__DIRECTIVE__
Wherever the word "that" appears in the entries, copy the whole line.

[start of TASK INPUTS]

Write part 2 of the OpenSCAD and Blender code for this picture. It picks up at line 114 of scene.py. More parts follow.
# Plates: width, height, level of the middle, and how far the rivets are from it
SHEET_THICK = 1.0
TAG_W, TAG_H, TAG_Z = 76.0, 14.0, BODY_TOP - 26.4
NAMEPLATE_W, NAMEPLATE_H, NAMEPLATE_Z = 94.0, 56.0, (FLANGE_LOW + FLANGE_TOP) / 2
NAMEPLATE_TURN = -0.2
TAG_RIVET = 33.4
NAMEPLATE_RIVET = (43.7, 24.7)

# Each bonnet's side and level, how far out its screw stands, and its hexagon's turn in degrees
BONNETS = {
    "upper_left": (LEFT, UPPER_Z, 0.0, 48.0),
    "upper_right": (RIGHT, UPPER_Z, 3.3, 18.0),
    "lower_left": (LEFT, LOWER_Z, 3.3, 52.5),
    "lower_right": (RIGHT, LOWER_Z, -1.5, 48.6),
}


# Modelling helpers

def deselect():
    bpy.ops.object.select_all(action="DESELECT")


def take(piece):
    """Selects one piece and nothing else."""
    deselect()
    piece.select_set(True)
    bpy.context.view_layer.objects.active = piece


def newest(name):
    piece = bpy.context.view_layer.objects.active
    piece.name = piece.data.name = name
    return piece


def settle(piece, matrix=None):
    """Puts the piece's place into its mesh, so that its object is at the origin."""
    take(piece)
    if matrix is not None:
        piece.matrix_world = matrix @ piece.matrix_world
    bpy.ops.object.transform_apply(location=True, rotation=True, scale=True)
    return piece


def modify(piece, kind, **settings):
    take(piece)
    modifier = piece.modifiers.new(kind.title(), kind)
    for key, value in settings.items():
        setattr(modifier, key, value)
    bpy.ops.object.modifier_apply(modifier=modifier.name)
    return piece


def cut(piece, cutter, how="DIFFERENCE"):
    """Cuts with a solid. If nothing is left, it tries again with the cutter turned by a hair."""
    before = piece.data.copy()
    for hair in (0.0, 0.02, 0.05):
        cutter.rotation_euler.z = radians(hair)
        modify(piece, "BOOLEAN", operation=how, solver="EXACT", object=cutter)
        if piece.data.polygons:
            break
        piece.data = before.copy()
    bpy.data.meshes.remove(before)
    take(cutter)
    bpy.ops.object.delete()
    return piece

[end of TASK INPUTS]
[start of TASK INPUTS]

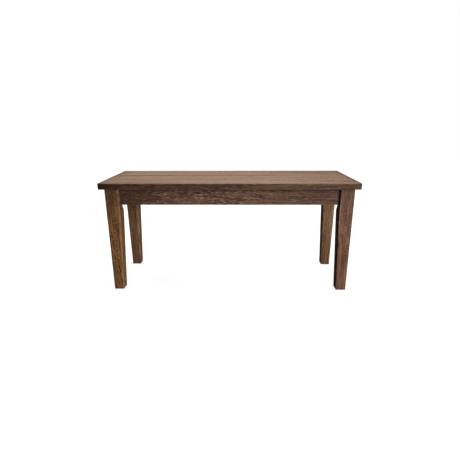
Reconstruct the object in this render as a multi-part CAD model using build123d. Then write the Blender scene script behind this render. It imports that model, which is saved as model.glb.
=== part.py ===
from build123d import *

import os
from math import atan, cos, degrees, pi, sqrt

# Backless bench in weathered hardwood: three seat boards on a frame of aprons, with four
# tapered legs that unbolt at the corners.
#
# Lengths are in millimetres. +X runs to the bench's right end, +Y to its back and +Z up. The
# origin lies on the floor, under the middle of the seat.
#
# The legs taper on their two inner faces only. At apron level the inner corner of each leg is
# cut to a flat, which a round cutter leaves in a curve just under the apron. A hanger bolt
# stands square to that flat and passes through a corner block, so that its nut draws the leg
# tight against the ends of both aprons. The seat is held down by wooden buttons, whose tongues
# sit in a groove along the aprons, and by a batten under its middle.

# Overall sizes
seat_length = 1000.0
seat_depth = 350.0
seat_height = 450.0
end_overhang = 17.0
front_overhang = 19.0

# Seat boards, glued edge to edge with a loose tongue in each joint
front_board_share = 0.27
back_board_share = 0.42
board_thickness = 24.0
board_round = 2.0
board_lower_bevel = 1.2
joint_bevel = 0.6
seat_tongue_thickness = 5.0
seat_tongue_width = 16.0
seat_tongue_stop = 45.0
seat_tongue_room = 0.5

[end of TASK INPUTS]
[start of TASK INPUTS]

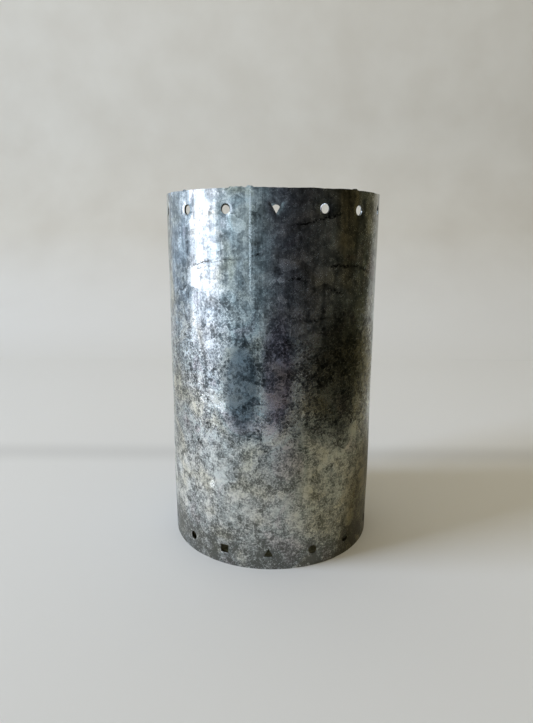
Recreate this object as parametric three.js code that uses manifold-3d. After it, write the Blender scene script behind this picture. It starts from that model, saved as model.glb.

[end of TASK INPUTS]

__COMPLETED TASK__
    """Puts the piece's place into its mesh, so that its object is at the origin."""
Reconstruct the object in this render as a multi-part CAD model using build123d. Then write the Blender scene script behind this render. It imports that model, which is saved as model.glb.
# tapered legs that unbolt at the corners.
# stands square to that flat and passes through a corner block, so that its nut draws the leg
Recreate this object as parametric three.js code that uses manifold-3d. After it, write the Blender scene script behind this picture. It starts from that model, saved as model.glb.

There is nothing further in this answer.